● **INFORMATION PROVIDED**:
============

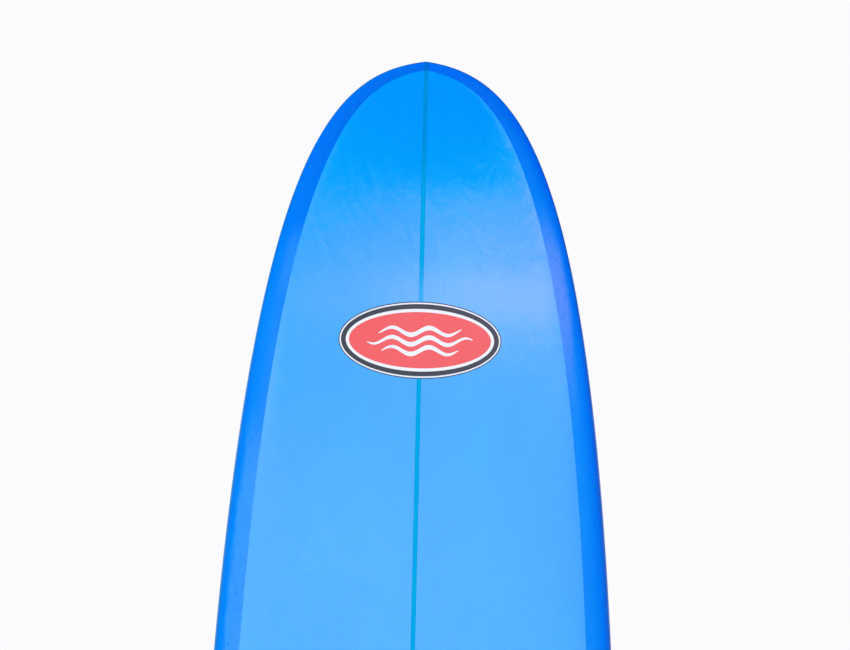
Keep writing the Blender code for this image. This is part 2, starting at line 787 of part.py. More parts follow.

============

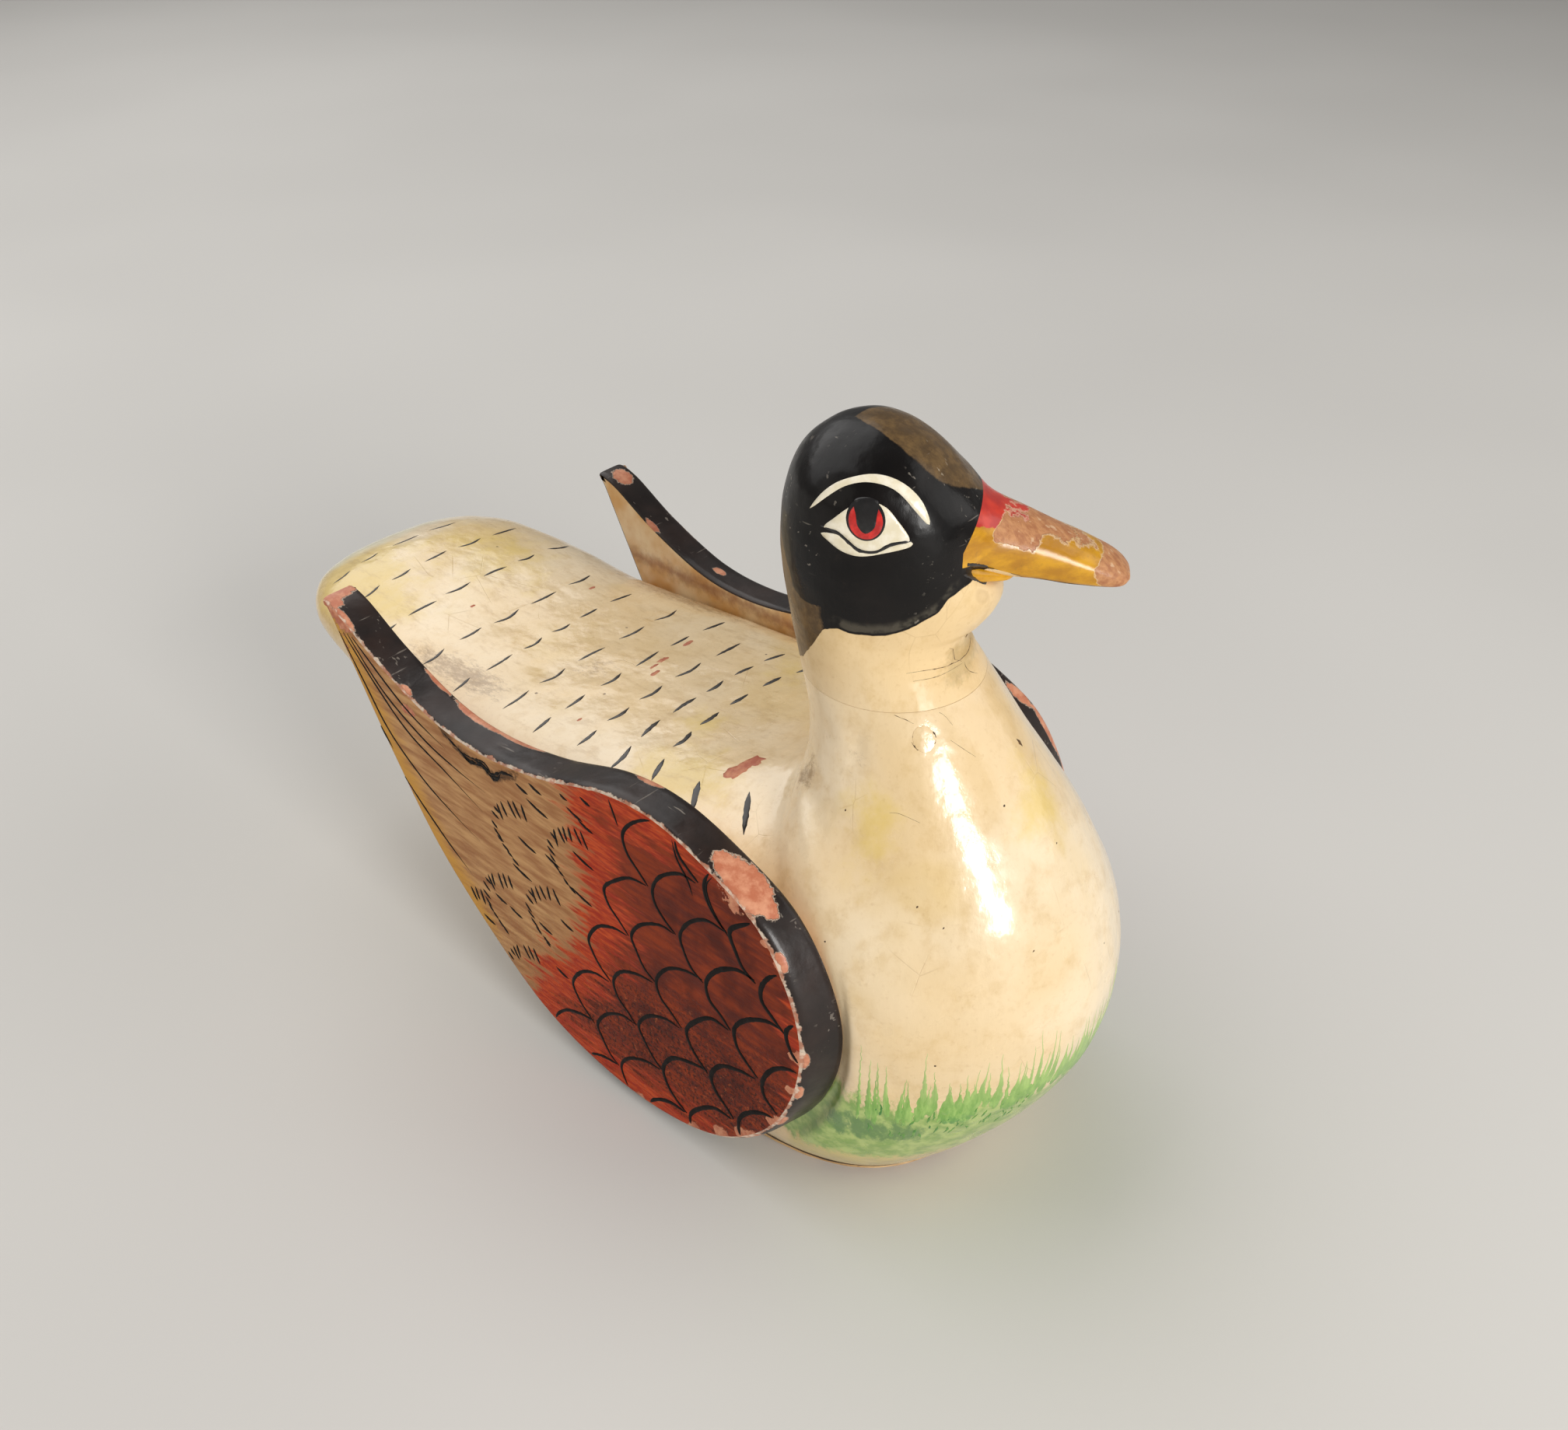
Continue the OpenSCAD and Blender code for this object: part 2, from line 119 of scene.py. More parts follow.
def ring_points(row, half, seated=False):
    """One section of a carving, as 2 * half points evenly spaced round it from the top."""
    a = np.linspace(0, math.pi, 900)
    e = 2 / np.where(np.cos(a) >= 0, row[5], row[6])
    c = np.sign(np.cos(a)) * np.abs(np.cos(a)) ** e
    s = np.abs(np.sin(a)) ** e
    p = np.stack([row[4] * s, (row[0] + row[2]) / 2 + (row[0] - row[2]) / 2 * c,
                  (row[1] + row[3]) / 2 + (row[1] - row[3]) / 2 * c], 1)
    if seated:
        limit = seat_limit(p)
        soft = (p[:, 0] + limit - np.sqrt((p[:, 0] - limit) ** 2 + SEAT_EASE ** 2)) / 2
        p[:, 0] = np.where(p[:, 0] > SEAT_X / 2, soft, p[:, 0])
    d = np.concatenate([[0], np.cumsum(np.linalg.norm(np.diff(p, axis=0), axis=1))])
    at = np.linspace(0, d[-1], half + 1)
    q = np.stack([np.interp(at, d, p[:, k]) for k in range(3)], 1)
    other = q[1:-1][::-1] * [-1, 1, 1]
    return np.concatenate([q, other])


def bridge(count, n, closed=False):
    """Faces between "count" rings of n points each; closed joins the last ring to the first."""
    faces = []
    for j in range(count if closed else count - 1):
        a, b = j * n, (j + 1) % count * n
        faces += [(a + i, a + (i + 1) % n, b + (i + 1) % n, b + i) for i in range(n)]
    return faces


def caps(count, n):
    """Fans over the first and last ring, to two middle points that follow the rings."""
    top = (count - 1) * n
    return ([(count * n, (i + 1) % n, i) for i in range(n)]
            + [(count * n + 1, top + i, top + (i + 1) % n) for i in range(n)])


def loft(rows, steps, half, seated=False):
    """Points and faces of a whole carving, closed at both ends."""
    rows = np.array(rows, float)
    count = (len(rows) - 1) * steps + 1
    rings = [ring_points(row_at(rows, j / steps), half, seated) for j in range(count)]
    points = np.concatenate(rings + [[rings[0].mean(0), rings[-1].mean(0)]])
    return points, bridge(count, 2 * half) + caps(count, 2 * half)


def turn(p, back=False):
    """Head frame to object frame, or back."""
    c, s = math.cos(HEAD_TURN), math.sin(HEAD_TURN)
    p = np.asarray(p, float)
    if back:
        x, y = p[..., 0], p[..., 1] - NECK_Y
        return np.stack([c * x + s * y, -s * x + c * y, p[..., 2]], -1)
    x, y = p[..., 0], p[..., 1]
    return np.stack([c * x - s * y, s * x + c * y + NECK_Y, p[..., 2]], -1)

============

● **REQUEST**: Within the listing above, the range opens at the line with "Continue the OpenSCAD" and closes at the line with "return np.concatenate([q, other])". Reproduce exactly the lines of that range, including both ends.

● **RESULT FOR THIS EXERCISE**:
Continue the OpenSCAD and Blender code for this object: part 2, from line 119 of scene.py. More parts follow.
def ring_points(row, half, seated=False):
    """One section of a carving, as 2 * half points evenly spaced round it from the top."""
    a = np.linspace(0, math.pi, 900)
    e = 2 / np.where(np.cos(a) >= 0, row[5], row[6])
    c = np.sign(np.cos(a)) * np.abs(np.cos(a)) ** e
    s = np.abs(np.sin(a)) ** e
    p = np.stack([row[4] * s, (row[0] + row[2]) / 2 + (row[0] - row[2]) / 2 * c,
                  (row[1] + row[3]) / 2 + (row[1] - row[3]) / 2 * c], 1)
    if seated:
        limit = seat_limit(p)
        soft = (p[:, 0] + limit - np.sqrt((p[:, 0] - limit) ** 2 + SEAT_EASE ** 2)) / 2
        p[:, 0] = np.where(p[:, 0] > SEAT_X / 2, soft, p[:, 0])
    d = np.concatenate([[0], np.cumsum(np.linalg.norm(np.diff(p, axis=0), axis=1))])
    at = np.linspace(0, d[-1], half + 1)
    q = np.stack([np.interp(at, d, p[:, k]) for k in range(3)], 1)
    other = q[1:-1][::-1] * [-1, 1, 1]
    return np.concatenate([q, other])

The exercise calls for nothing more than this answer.